Invariably, this is when the pendulum starts swinging back, and eventually it will crush those who were trying to push it too far.
But here’s all I can say for sure; after witnessing the Constitutionally blasphemous results of a mere three months of this 109th Congress, barring a major miracle, I cannot see myself placing a single vote for a single Republican for state legislature or Congress in 2006.
Well, here we are near the end of that 109th Congress, and if I have to say so myself, I nailed it 19 months ago. Some of those who pushed too far have already been brushed aside by the pendulum. More will follow in three weeks.

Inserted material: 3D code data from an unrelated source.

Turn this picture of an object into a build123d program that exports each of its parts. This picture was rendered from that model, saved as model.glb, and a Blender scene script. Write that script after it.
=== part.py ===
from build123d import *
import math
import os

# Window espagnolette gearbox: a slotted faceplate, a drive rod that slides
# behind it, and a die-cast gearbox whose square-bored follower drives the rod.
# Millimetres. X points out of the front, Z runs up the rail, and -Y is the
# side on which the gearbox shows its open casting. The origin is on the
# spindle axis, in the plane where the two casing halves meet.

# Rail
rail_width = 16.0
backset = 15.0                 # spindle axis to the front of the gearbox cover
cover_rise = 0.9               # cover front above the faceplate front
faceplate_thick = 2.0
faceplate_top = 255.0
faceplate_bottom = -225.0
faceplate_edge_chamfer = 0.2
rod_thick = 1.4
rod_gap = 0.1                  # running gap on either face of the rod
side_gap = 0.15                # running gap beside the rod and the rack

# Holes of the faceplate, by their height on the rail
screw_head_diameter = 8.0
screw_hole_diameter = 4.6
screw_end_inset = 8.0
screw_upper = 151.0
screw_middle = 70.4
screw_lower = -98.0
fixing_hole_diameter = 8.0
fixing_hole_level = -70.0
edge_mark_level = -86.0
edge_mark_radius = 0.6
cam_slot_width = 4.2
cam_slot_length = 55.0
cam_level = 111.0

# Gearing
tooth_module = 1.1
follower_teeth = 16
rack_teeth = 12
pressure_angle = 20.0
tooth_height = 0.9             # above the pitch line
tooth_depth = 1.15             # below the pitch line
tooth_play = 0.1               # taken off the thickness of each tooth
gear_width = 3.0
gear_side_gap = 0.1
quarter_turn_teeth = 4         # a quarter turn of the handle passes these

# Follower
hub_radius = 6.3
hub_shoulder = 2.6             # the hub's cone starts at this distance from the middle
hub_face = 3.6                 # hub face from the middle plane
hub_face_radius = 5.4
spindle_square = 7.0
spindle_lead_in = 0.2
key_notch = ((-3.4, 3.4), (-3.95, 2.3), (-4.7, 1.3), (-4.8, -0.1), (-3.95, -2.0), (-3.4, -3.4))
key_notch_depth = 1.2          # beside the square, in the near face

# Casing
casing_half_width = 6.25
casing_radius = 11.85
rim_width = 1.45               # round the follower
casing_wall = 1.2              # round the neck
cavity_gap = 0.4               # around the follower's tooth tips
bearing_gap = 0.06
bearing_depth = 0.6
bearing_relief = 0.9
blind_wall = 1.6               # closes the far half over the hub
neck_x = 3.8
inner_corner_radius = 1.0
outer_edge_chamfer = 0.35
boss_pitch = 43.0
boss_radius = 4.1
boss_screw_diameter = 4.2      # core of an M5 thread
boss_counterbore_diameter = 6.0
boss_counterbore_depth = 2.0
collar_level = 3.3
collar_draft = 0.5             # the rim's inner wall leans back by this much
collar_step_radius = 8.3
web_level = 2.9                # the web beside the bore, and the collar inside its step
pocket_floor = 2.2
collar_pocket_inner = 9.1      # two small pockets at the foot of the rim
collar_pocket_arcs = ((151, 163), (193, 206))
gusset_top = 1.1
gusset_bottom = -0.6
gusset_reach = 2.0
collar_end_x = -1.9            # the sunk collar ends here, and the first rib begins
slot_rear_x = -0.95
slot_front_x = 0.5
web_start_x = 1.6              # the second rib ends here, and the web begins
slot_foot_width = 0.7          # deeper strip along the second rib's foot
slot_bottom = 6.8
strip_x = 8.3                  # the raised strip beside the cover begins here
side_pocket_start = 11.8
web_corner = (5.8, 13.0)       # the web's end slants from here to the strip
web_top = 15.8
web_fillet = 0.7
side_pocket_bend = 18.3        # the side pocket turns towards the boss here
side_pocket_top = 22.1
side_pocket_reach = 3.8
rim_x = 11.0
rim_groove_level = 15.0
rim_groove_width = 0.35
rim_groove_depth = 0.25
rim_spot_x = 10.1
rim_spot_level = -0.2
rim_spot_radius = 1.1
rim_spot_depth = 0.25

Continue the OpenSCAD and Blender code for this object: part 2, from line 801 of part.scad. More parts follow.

As for me, one of the things I learned from Republicans in the 80’s is the “trickle down” theory. The concept that the actions of those large fish at the top of the food chain trickle down upon the smaller fish and guppies lower in the food chain. Of course, they meant it in a positive way, a beneficial “trickle down.”
But other things run downhill, too.
What I said 19 months ago, “I cannot see myself placing a single vote for a single Republican for state legislature or Congress in 2006,” well, that’s one of those other things that runs downhill. I realize that John Q. Georgia, running for county commissioner as a Republican, has no actual responsibility for the goings on in DC, on the Hill or in the White House.
But they’ve chosen affiliation with a party that is responsible. And, in my opinion, if change is most likely to come from the grass roots, they’ve got to get the same message.
So that will be my operative philosophy when I step in the voting booth. Trickle down. No matter who says “boo” between now and Nov. 7.